Вторая интерпретация: декабрист – культурный просветитель Сибири. В основном она реализовывалась через описание педагогической деятельности декабристов[1421]. Особое место в повествовании занимало открытие декабристами в Ялуторовске ланкастерской приходской школы и женской школы для беднейших слоев населения. Отмечалось при этом, что, когда «число учащихся стало возрастать… приходилось отказывать просителям, имевших более других средств к обучению для детей дома или в училищах ведомства министерства народного просвещения»[1422].
Третья интерпретация: декабрист – человек, стойко переживавший все жизненные невзгоды, готовый прийти на помощь нуждающимся. Особую убедительность этой интерпретации образа придавали материалы, исходившие из официальных кругов. В качестве примера можно привести характеристику М. К. Кюхельбекера: «…изумительная энергия, с какою он приходил на помощь страждущему человечеству, оказывая медицинскую помощь населению Баргузина… где не было ни одного врача… он снискал себе уважение и почтение как самых высокопоставленных, так и самых бедных, – словом, всех тех, кто знает и кто испытал на себе его доброту»[1423].
Важной особенностью «сибирского» образа декабриста стал приоритет нравственных качеств над их политическими убеждениями.

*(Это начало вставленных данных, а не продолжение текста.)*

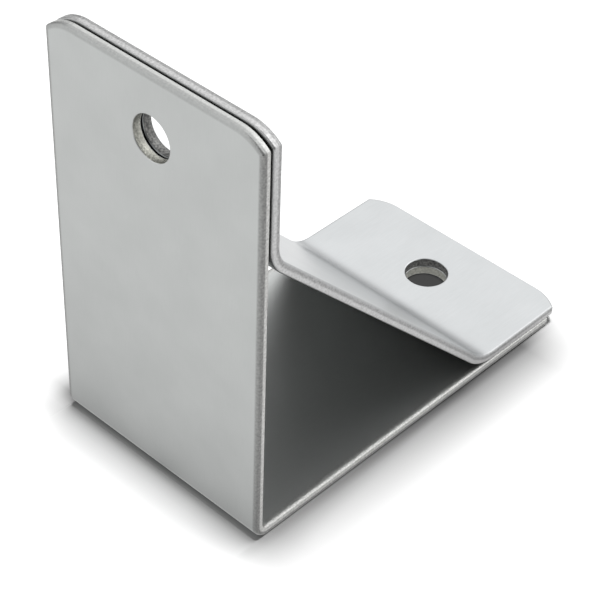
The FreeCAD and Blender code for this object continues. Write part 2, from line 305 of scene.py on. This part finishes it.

Декабристы изображались в «домашней обстановке», далекой от идеалов и революционных стремлений юности. В сибирских публикациях неоднократно отмечалось, что они предпочитали не говорить о событиях 14 декабря 1825 г. В 1884 г. в «Русском архиве» были опубликованы воспоминания Л. Ф. Львова, который по правительственному поручению в середине 1840-х гг. путешествовал по Сибири, где встречался с некоторыми из бывших участников движения.
Описывая свое первое свидание с декабристами, Л. Ф. Львов заметил: «Бесспорно, среди них были прекрасные люди, умные, образованные, но людей с выдающимися убеждениями и волею, с положительным характером и логикою, я не встретил между ними»[1424]. Львову возражал И. В. Ефимов – сибиряк, проведший детство в декабристской среде, представивший сибирское восприятие декабристов, далекое от их политической деятельности: «…не политических деятелей видели мы в них, а людей, которые тридцать лет сряду несли на наших глазах тяжелое наказание, несли спокойно, с достоинством, и веруя в Промысел Божий»[1425]. Особое значение приобретает конечная ремарка Ефимова: «…мы и через полвека вспоминаем о них как о живых примерах всего доброго, чистого и прекрасного и храним глубокую благородную память к этим добровольным изгнанникам»[1426].
Таким образом, публикации, относившиеся к истории пребывания декабристов в Сибири, презентовали их, прежде всего, как носителей высоких моральных качеств, а не как политических деятелей.
Для жителей Европейской России в еще большей степени актуализировались компоненты образа героя, обозначенные еще в мемуарах декабристов, – исключительные качества личности и ее общественная значимость.
Во второй половине XIX в. декабристы становятся мерилом нравственности. Так, в биографическом очерке, посвященном Я. И. Ростовцеву, его автор Ф. П. Еленев оправдывает героя своей статьи от обвинений в предательстве, ссылаясь на письма декабриста Е. П. Оболенского[1427].
Ряд статей, посвященных коменданту Нерчинских рудников С. Р. Лепарскому, также показывает, что деятельность коменданта оценивалась по его отношению к осужденным декабристам[1428].
В 1880-е гг. исторической периодикой востребуется еще одна тема, которая также вносит романтический ореол в историю движения – жёны декабристов[1429].